Learning Permutations with Sinkhorn Policy Gradient
This addresses the challenge of optimizing non-differentiable permutation objectives in combinatorial problems for researchers and practitioners in machine learning and computer science, representing an incremental improvement over existing methods.
The paper tackles the problem of learning policies for permutation-based tasks like sorting, TSP, and matching by proposing the Sinkhorn Policy Gradient (SPG) algorithm, which uses a temperature-controlled Sinkhorn layer to enable end-to-end training and achieves competitive performance and significantly higher data efficiency in matching tasks compared to baselines.

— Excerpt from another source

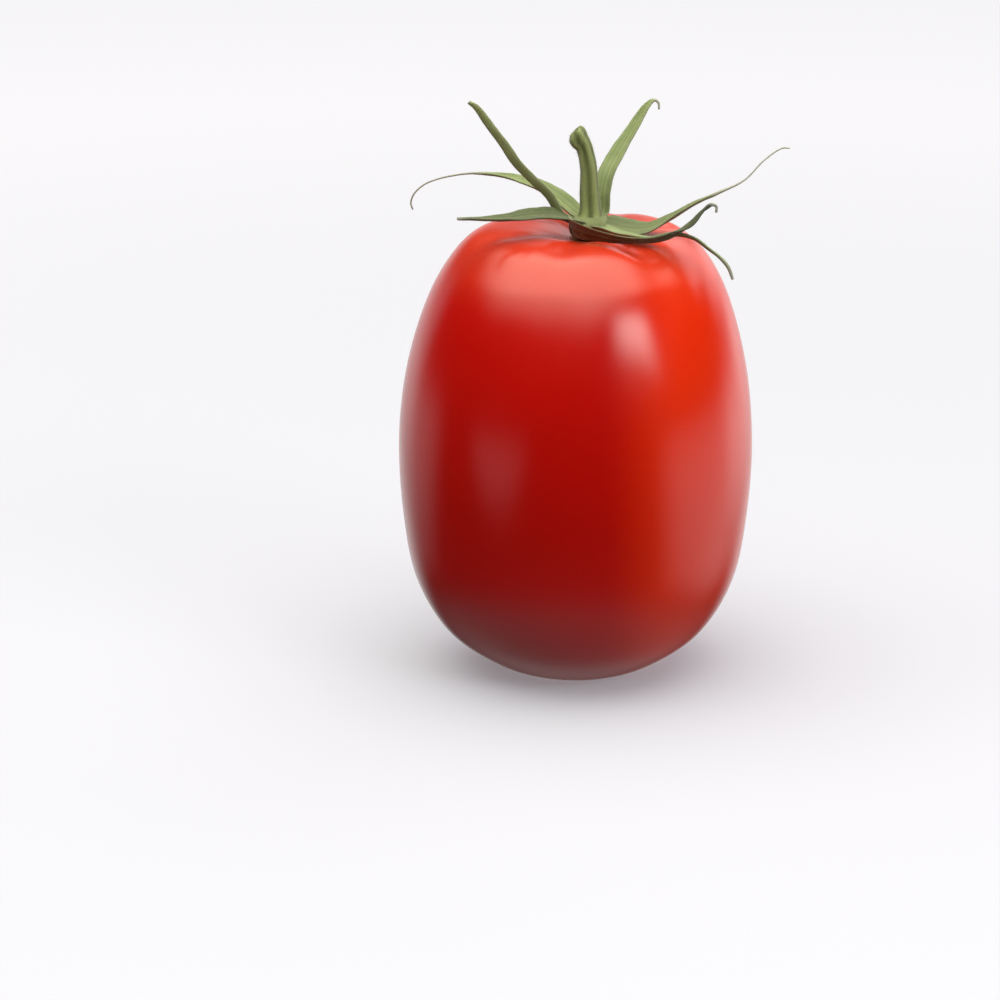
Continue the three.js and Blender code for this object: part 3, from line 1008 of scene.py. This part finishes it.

Many problems at the intersection of combinatorics and computer science require solving for a permutation that optimally matches, ranks, or sorts some data. These problems usually have a task-specific, often non-differentiable objective function that data-driven algorithms can use as a learning signal. In this paper, we propose the Sinkhorn Policy Gradient (SPG) algorithm for learning policies on permutation matrices. The actor-critic neural network architecture we introduce for SPG uniquely decouples representation learning of the state space from the highly-structured action space of permutations with a temperature-controlled Sinkhorn layer. The Sinkhorn layer produces continuous relaxations of permutation matrices so that the actor-critic architecture can be trained end-to-end. Our empirical results show that agents trained with SPG can perform competitively on sorting, the Euclidean TSP, and matching tasks. We also observe that SPG is significantly more data efficient at the matching task than the baseline methods, which indicates that SPG is conducive to learning representations that are useful for reasoning about permutations.